事件がなくても「給水塔」が怖がられるのはなぜか

 ただし近年では水道技術の発展により、給水塔そのものが姿を消しつつある。となると必然的に、残されているのは古びた設備ばかり。廃墟のようになった給水塔は、その印象的な外観が逆に災いして、幽霊屋敷さながらの恐怖を抱かれるケースも多い。

 私にも、そうした風景の記憶がある。新宿・百人町三丁目~四丁目の都営団地に2000年代半ばまであった、古びた二つの給水塔だ。ただ私自身は、その解体直後に近隣に引っ越してきたので、近くでまじまじと観察したことはない。そこでインターネットにて当時の面影を探してみたところ、給水塔マニアの方々が撮影した写真が幾つもアップされていた。あらためて見てみると、六角形の外壁に蔦がからまる様子が、神秘的にすら思える建築物だ。読者諸氏もぜひ、ネット検索してその画像をご覧になっていただきたい。
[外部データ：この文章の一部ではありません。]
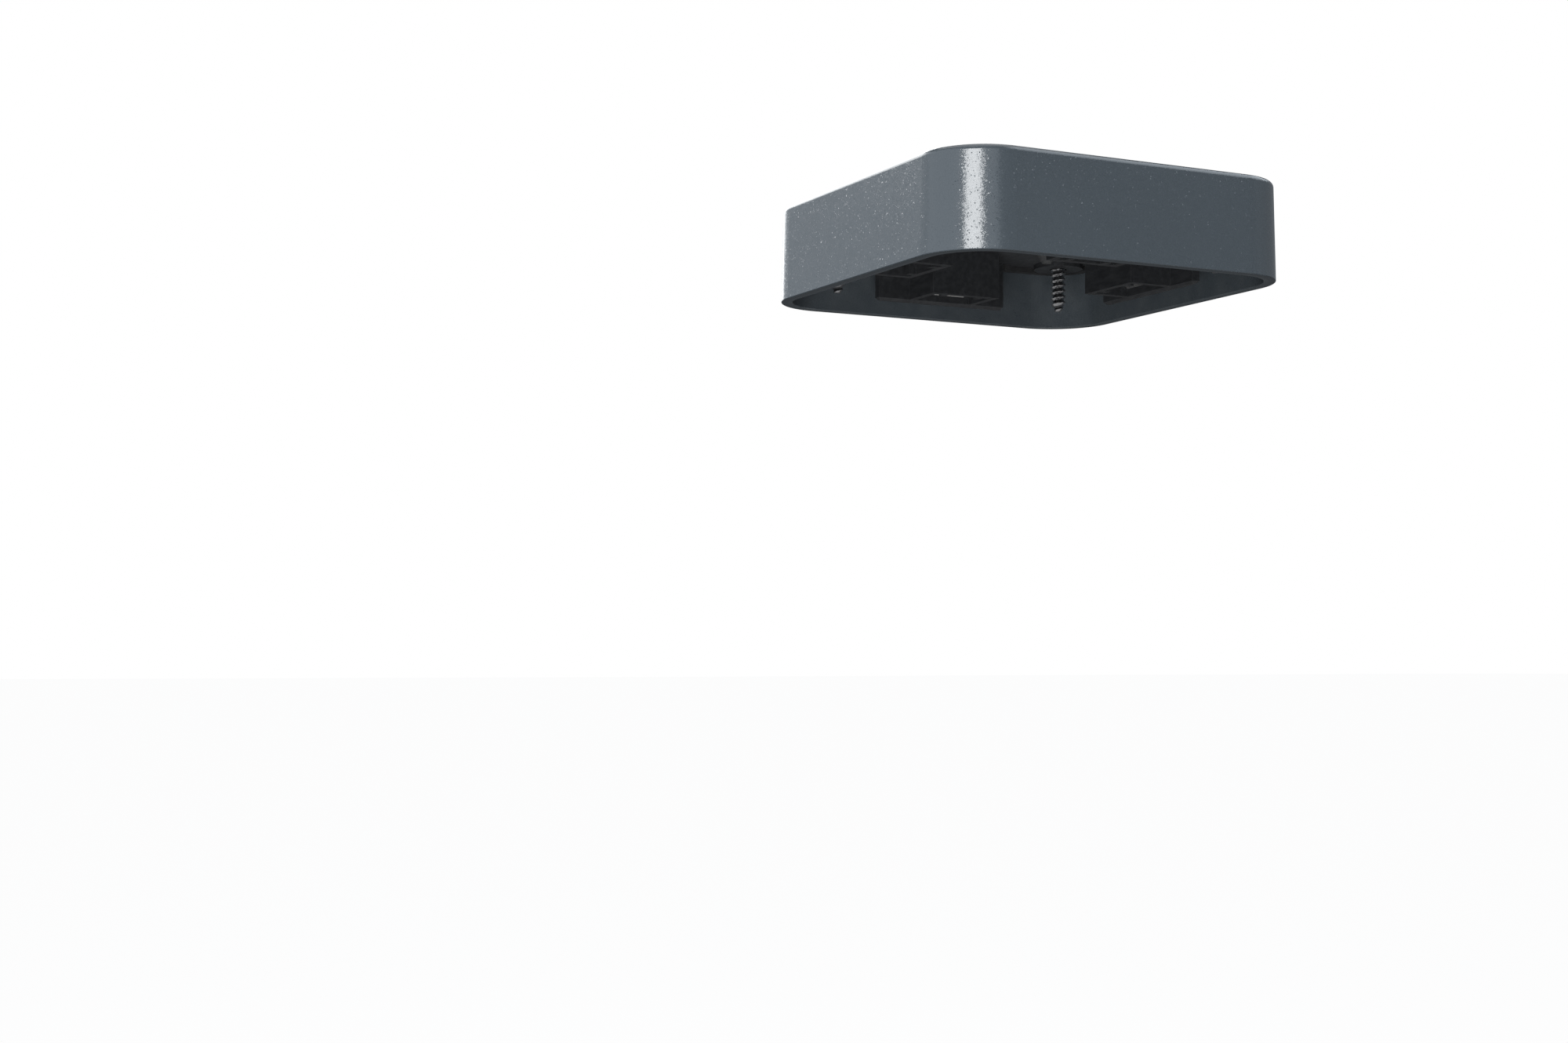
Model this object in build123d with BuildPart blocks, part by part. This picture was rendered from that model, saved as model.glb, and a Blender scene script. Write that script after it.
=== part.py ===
from build123d import *
import os
from itertools import product
from math import cos, radians, sin, tan

# Fence post cap for a 100 mm square post: a die-cast cover that pushes onto a moulded
# adapter plate with four clip carriers, screwed to the end of the post. Millimetres, +Z up.
# The origin is on the axis of the post, in the plane of its cut end.

# Post that the cap fits
POST_WIDTH = 100.0
POST_CORNER = 12.0
POST_WALL = 3.0
PORT_SPACING = 78.0

# Cover, outside
RIM_WIDTH = 112.1
RIM_CORNER = 18.3
SIDE_HEIGHT = 27.4
SEAT_ABOVE_RIM = 16.0
DRAFT = 1.5
CROWN_RISE = 1.4
TOP_EDGE_RADIUS = 1.5

# Cover, inside
SKIRT_WALL = 3.4
TOP_THICKNESS = 3.0
CEILING_RADIUS = 2.0
RIM_BREAK = 0.25
RIB_DEPTH = 2.2
RIB_WIDTH = 2.0
DIAMOND_RADIUS = 25.5

# Tongues of the cover, which the clips grip
TONGUE_INNER = 34.5
TONGUE_THICKNESS = 3.0
TONGUE_WIDTH = 18.0
TONGUE_TIP_Z = -8.0
TONGUE_CHAMFER = 0.8

# Seal and adapter plate
SEAL_THICKNESS = 1.5
SEAL_WIDTH = 2.7
PLATE_THICKNESS = 3.5
PLATE_INSET = 0.3
PLATE_HOLE = 44.0
PLATE_HOLE_CORNER = 8.0
PLATE_EDGE_RADIUS = 0.8
WINDOW_CLEARANCE = 0.1

# Clip carriers: a plug leg with a tower behind it
PLUG_GAP = 0.5
LEG_WIDTH = 44.0
LEG_THICKNESS = 2.5
LEG_TIP_Z = -13.0
LEG_CHAMFER = 0.8
CRUSH_RIB_RADIUS = 0.8
CRUSH_RIB_PITCH = 32.0
TOWER_WALL = 2.0
TOWER_INNER = 30.0
BARB_LENGTH = 7.0
BARB_OVERHANG = 0.7
BARB_HEIGHT = 0.9
BARB_CHAMFER = 0.5
SLOT_WIDTH = 19.0
SLOT_OUTER = 38.0
GUIDE_CLEARANCE = 0.2
GUIDE_WIDTH = 2.0
GUIDE_PITCH = 12.0
SEAT_BLOCK_Z = 0.6

# Leaf clips
CLIP_THICKNESS = 0.5
CLIP_WIDTH = 12.0
CLIP_CLEARANCE = 0.05
CREST_Z = -4.0
CREST_RADIUS = 5.0
UPPER_SLOPE = 35.0
LOWER_SLOPE = 38.0
CURL_Z = 2.4
CURL_RADIUS = 1.0
CURL_EYE_RADIUS = 0.5
CURL_SEAT_CLEARANCE = 0.06
CLIP_CHANNEL = 1.7
CLIP_CHANNEL_LENGTH = 6.0
CLIP_SEAT_WIDTH = 14.0
CLIP_TIP_Z = -10.5

# Screws and washers
SCREW_RADIUS = 2.4
NECK_RADIUS = 2.1
SCREW_TIP_RADIUS = 1.1
SCREW_TIP_LENGTH = 2.4
SCREW_LENGTH = 16.0
SCREW_HEAD_RADIUS = 4.7
SCREW_HEAD_HEIGHT = 3.1
SCREW_HEAD_EDGE = 1.2
SOCKET_RADIUS = 1.6
SOCKET_LOBE_RADIUS = 0.45
SOCKET_DEPTH = 1.8
WASHER_RADIUS = 5.4
WASHER_HOLE_RADIUS = 2.65
WASHER_THICKNESS = 1.0
SCREW_HOLE_RADIUS = 2.65
COUNTERBORE_RADIUS = 6.0
BOSS_RADIUS = 7.5
BOSS_FLOOR_Z = 2.0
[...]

 これらの給水塔は、近所の子どもたちにとって心霊スポットの一つにも数えられていたらしい。といっても、なにか具体的な怪談があった訳ではないようだ。昔は交通量も少なく閑散としたエリアだったので、薄暗い時間となれば、年代物の給水搭が不気味に映った……ということに過ぎない。あるいは夕日を受けてそびえたつ様子が、魔法の搭か、謎めいた秘密基地にも感じられたのだろうか(余談だが、江戸川乱歩「怪人二十面相」の隠れ家も、この付近にあるという設定だった)。